++++ MATERIAL ++++

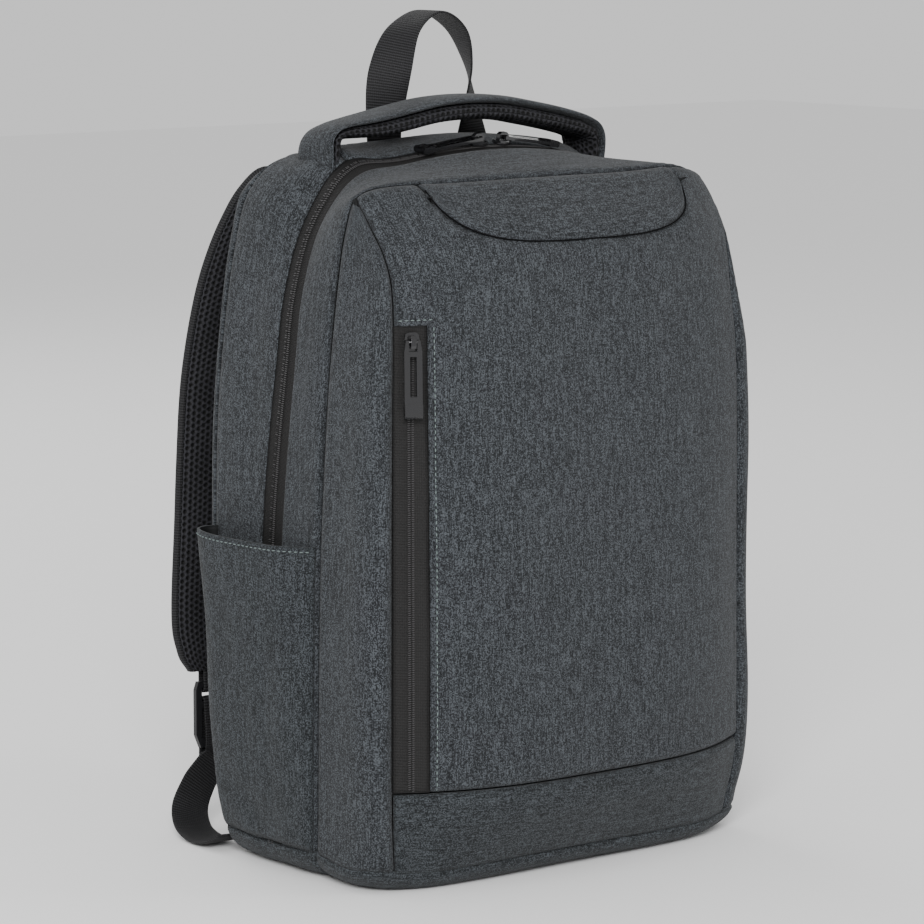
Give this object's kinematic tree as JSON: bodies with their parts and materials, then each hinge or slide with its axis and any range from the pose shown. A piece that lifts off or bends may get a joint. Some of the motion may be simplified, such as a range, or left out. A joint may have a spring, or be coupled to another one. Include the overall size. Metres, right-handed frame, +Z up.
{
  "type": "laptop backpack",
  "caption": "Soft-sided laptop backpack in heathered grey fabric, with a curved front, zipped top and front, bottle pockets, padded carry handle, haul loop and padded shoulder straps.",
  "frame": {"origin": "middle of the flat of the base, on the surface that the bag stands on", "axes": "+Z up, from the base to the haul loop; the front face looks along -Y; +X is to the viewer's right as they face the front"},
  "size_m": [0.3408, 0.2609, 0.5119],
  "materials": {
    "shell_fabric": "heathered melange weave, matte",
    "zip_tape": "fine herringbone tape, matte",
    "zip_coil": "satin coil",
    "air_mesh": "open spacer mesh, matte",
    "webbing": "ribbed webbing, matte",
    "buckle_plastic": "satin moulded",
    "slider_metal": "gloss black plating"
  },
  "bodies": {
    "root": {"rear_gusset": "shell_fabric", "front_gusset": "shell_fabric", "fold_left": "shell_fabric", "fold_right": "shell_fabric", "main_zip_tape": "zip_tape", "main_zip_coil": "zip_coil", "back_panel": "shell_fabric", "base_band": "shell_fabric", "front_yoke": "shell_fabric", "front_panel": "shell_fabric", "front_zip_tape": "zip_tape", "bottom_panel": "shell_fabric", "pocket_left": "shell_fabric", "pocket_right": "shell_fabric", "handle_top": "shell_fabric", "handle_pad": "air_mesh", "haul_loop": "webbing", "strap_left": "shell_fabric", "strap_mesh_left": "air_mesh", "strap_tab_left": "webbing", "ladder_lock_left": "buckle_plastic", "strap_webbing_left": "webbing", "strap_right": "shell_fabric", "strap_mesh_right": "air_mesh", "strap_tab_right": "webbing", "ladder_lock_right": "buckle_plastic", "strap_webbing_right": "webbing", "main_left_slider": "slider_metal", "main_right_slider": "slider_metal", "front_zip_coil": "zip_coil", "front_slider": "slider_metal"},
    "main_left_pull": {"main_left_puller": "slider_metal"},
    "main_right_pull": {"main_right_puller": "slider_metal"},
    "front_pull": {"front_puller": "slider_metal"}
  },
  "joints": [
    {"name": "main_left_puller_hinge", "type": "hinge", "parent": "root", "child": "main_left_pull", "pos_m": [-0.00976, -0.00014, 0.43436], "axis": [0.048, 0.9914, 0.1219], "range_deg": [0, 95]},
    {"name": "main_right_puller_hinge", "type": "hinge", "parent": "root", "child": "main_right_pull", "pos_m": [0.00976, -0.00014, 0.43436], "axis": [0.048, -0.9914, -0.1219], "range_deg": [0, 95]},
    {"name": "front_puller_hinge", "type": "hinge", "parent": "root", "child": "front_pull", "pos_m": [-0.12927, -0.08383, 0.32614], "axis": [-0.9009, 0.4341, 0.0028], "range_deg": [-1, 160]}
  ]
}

++++

* PROBLEM TO WORK ON
Extract, word for word, each line of the listing above.

* SOLUTION
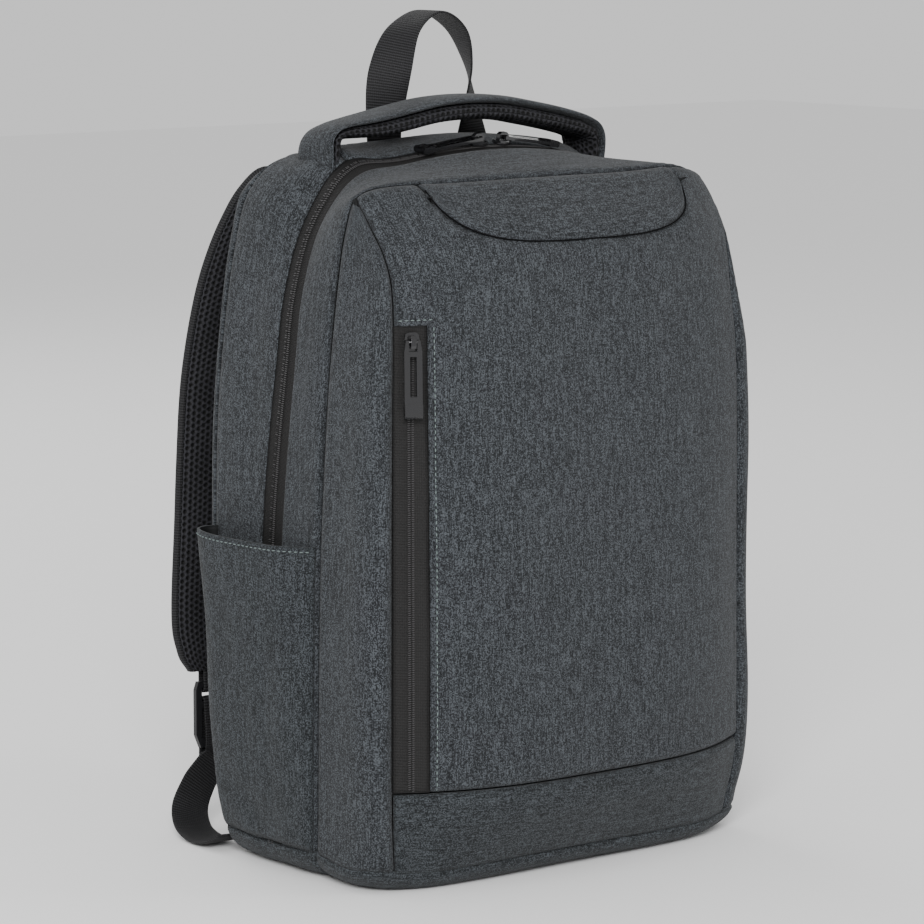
Give this object's kinematic tree as JSON: bodies with their parts and materials, then each hinge or slide with its axis and any range from the pose shown. A piece that lifts off or bends may get a joint. Some of the motion may be simplified, such as a range, or left out. A joint may have a spring, or be coupled to another one. Include the overall size. Metres, right-handed frame, +Z up.
{
  "type": "laptop backpack",
  "caption": "Soft-sided laptop backpack in heathered grey fabric, with a curved front, zipped top and front, bottle pockets, padded carry handle, haul loop and padded shoulder straps.",
  "frame": {"origin": "middle of the flat of the base, on the surface that the bag stands on", "axes": "+Z up, from the base to the haul loop; the front face looks along -Y; +X is to the viewer's right as they face the front"},
  "size_m": [0.3408, 0.2609, 0.5119],
  "materials": {
    "shell_fabric": "heathered melange weave, matte",
    "zip_tape": "fine herringbone tape, matte",
    "zip_coil": "satin coil",
    "air_mesh": "open spacer mesh, matte",
    "webbing": "ribbed webbing, matte",
    "buckle_plastic": "satin moulded",
    "slider_metal": "gloss black plating"
  },
  "bodies": {
    "root": {"rear_gusset": "shell_fabric", "front_gusset": "shell_fabric", "fold_left": "shell_fabric", "fold_right": "shell_fabric", "main_zip_tape": "zip_tape", "main_zip_coil": "zip_coil", "back_panel": "shell_fabric", "base_band": "shell_fabric", "front_yoke": "shell_fabric", "front_panel": "shell_fabric", "front_zip_tape": "zip_tape", "bottom_panel": "shell_fabric", "pocket_left": "shell_fabric", "pocket_right": "shell_fabric", "handle_top": "shell_fabric", "handle_pad": "air_mesh", "haul_loop": "webbing", "strap_left": "shell_fabric", "strap_mesh_left": "air_mesh", "strap_tab_left": "webbing", "ladder_lock_left": "buckle_plastic", "strap_webbing_left": "webbing", "strap_right": "shell_fabric", "strap_mesh_right": "air_mesh", "strap_tab_right": "webbing", "ladder_lock_right": "buckle_plastic", "strap_webbing_right": "webbing", "main_left_slider": "slider_metal", "main_right_slider": "slider_metal", "front_zip_coil": "zip_coil", "front_slider": "slider_metal"},
    "main_left_pull": {"main_left_puller": "slider_metal"},
    "main_right_pull": {"main_right_puller": "slider_metal"},
    "front_pull": {"front_puller": "slider_metal"}
  },
  "joints": [
    {"name": "main_left_puller_hinge", "type": "hinge", "parent": "root", "child": "main_left_pull", "pos_m": [-0.00976, -0.00014, 0.43436], "axis": [0.048, 0.9914, 0.1219], "range_deg": [0, 95]},
    {"name": "main_right_puller_hinge", "type": "hinge", "parent": "root", "child": "main_right_pull", "pos_m": [0.00976, -0.00014, 0.43436], "axis": [0.048, -0.9914, -0.1219], "range_deg": [0, 95]},
    {"name": "front_puller_hinge", "type": "hinge", "parent": "root", "child": "front_pull", "pos_m": [-0.12927, -0.08383, 0.32614], "axis": [-0.9009, 0.4341, 0.0028], "range_deg": [-1, 160]}
  ]
}